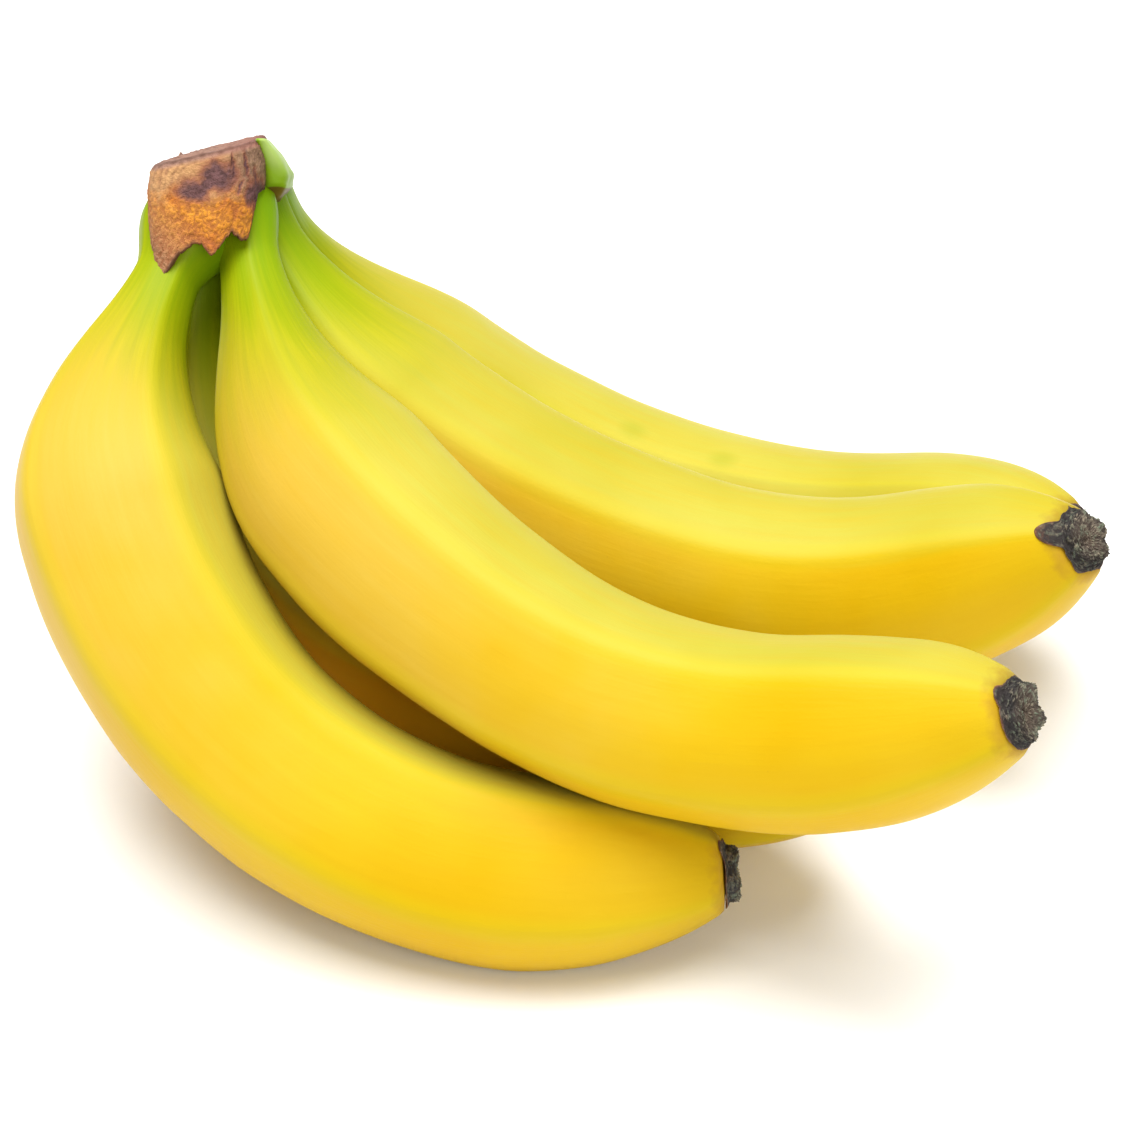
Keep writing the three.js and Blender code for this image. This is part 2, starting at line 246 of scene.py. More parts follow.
def make_radius_tree():
    """The finger's radius at a distance from its start, on the inside or outside of its bend."""
    inputs = {"Distance": "Float", "Skin Length": "Float", "Outward": "Float", **SIZES}
    tree, g = new_tree("finger radius", inputs, {"Radius": "Float"})
    shoulder = add(tree, "ShaderNodeMapRange", {
        "Value": g["Distance"], "From Min": g["Shoulder From"], "From Max": g["Shoulder To"]},
        interpolation_type="SMOOTHSTEP")
    end_start = add(tree, "ShaderNodeMath", {0: g["Skin Length"], 1: END_ROUNDING * MM}, operation="SUBTRACT")
    taper = add(tree, "ShaderNodeMapRange", {
        "Value": g["Distance"], "From Min": g["Shoulder To"], "From Max": end_start,
        "To Min": 1.0, "To Max": 1 - BODY_TAPER}, interpolation_type="SMOOTHSTEP")
    body = add(tree, "ShaderNodeMath", {0: g["Body Radius"], 1: taper}, operation="MULTIPLY")
    before_end = add(tree, "ShaderNodeMix", {"Factor": shoulder, "A": g["Neck Radius"], "B": body})
    into_end = add(tree, "ShaderNodeMapRange", {
        "Value": g["Distance"], "From Min": end_start, "From Max": g["Skin Length"]})
    fullness = add(tree, "ShaderNodeMix", {
        "Factor": g["Outward"], "A": END_FULLNESS[0], "B": END_FULLNESS[1]})
    rounding = add(tree, "ShaderNodeMath", {0: into_end, 1: fullness}, operation="POWER")
    radius = add(tree, "ShaderNodeMix", {"Factor": rounding, "A": before_end, "B": END_RADIUS * MM})
    # The skin flares where it meets the crown, and turns in at its end.
    to_collar = add(tree, "ShaderNodeMapRange", {
        "Value": g["Distance"], "From Min": COLLAR_FADE[0] * MM, "From Max": COLLAR_FADE[1] * MM,
        "To Min": 1.0, "To Max": 0.0}, interpolation_type="SMOOTHSTEP")
    collared = add(tree, "ShaderNodeMath", {0: to_collar, 1: g["Collar"], 2: radius},
                   operation="MULTIPLY_ADD")
    lip_start = add(tree, "ShaderNodeMath", {0: g["Skin Length"], 1: LIP_LENGTH * MM}, operation="SUBTRACT")
    lip = add(tree, "ShaderNodeMapRange", {
        "Value": g["Distance"], "From Min": lip_start, "From Max": g["Skin Length"]})
    lip = add(tree, "ShaderNodeMath", {0: lip, 1: 2.5}, operation="POWER")
    lipped = add(tree, "ShaderNodeMath", {0: lip, 1: -LIP_DEPTH * MM, 2: collared}, operation="MULTIPLY_ADD")
    add(tree, "NodeGroupOutput", {"Radius": lipped})
    return tree


def ridge_curve(tree, around, width):
    """1 on each ridge, 0 away from it, over this many degrees either side."""
    points = [(0, 1)]
    for a, b in FACES:
        points += [((a + width) / 360, 0), ((b - width) / 360, 0), (b / 360, 1)]
    return curve_points(add(tree, "ShaderNodeFloatCurve", {"Value": around}), points)


def start_sweep(tree, g):
    """What both sweeps along a finger share: its line, a sheet of points and their angles."""
    line = add(tree, "GeometryNodeMeshToCurve", {0: g["Geometry"]})
    length = add(tree, "GeometryNodeCurveLength", {0: line})
    skin_length = add(tree, "ShaderNodeMath", {0: length, 1: TIP_SETBACK * MM}, operation="SUBTRACT")
    columns = add(tree, "ShaderNodeMath", {0: g["Sides"], 1: 1.0}, operation="ADD")
    sheet = add(tree, "GeometryNodeMeshGrid", {"Vertices X": g["Rings"], "Vertices Y": columns})
    place = add(tree, "ShaderNodeSeparateXYZ", {0: sheet.outputs["UV Map"]})
    angle = add(tree, "ShaderNodeMath", {0: place.outputs["Y"], 1: 2 * math.pi}, operation="MULTIPLY")
    rolled = add(tree, "ShaderNodeMath", {0: angle, 1: g["Roll"]}, operation="ADD")
    cosine, sine, rolled_cosine, rolled_sine = (
        add(tree, "ShaderNodeMath", {0: turned}, operation=operation)
        for turned in (angle, rolled) for operation in ("COSINE", "SINE"))
    outward = add(tree, "ShaderNodeMapRange", {"Value": rolled_cosine, "From Min": 1.0, "From Max": -1.0})
    # The first and the last ring are poles: they close to one point on the centre line.
    past_first = add(tree, "ShaderNodeMath", {0: place.outputs["X"], 1: 1e-4}, operation="GREATER_THAN")
    before_last = add(tree, "ShaderNodeMath", {0: place.outputs["X"], 1: 1 - 1e-4}, operation="LESS_THAN")
    between_poles = add(tree, "ShaderNodeMath", {0: past_first, 1: before_last}, operation="MULTIPLY")
    return dict(line=line, length=length, skin_length=skin_length, sheet=sheet, along=place.outputs["X"],
                around=place.outputs["Y"], angle=angle, cosine=cosine, sine=sine, outward=outward,
                rolled_cosine=rolled_cosine, rolled_sine=rolled_sine, between_poles=between_poles)


def skin_radius(tree, g, s, radius_tree, distance):
    node = add(tree, "GeometryNodeGroup", node_tree=radius_tree)
    for label, value in (("Distance", distance), ("Skin Length", s["skin_length"]),
                         ("Outward", s["outward"])):
        tree.links.new(value.outputs[0], node.inputs[label])
    for label in SIZES:
        tree.links.new(g[label], node.inputs[label])
    return node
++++
> **BRIEF**: Of all the lines above, how many contain "this"? Give the number and nothing more.

> **CORRECT OUTPUT**: 2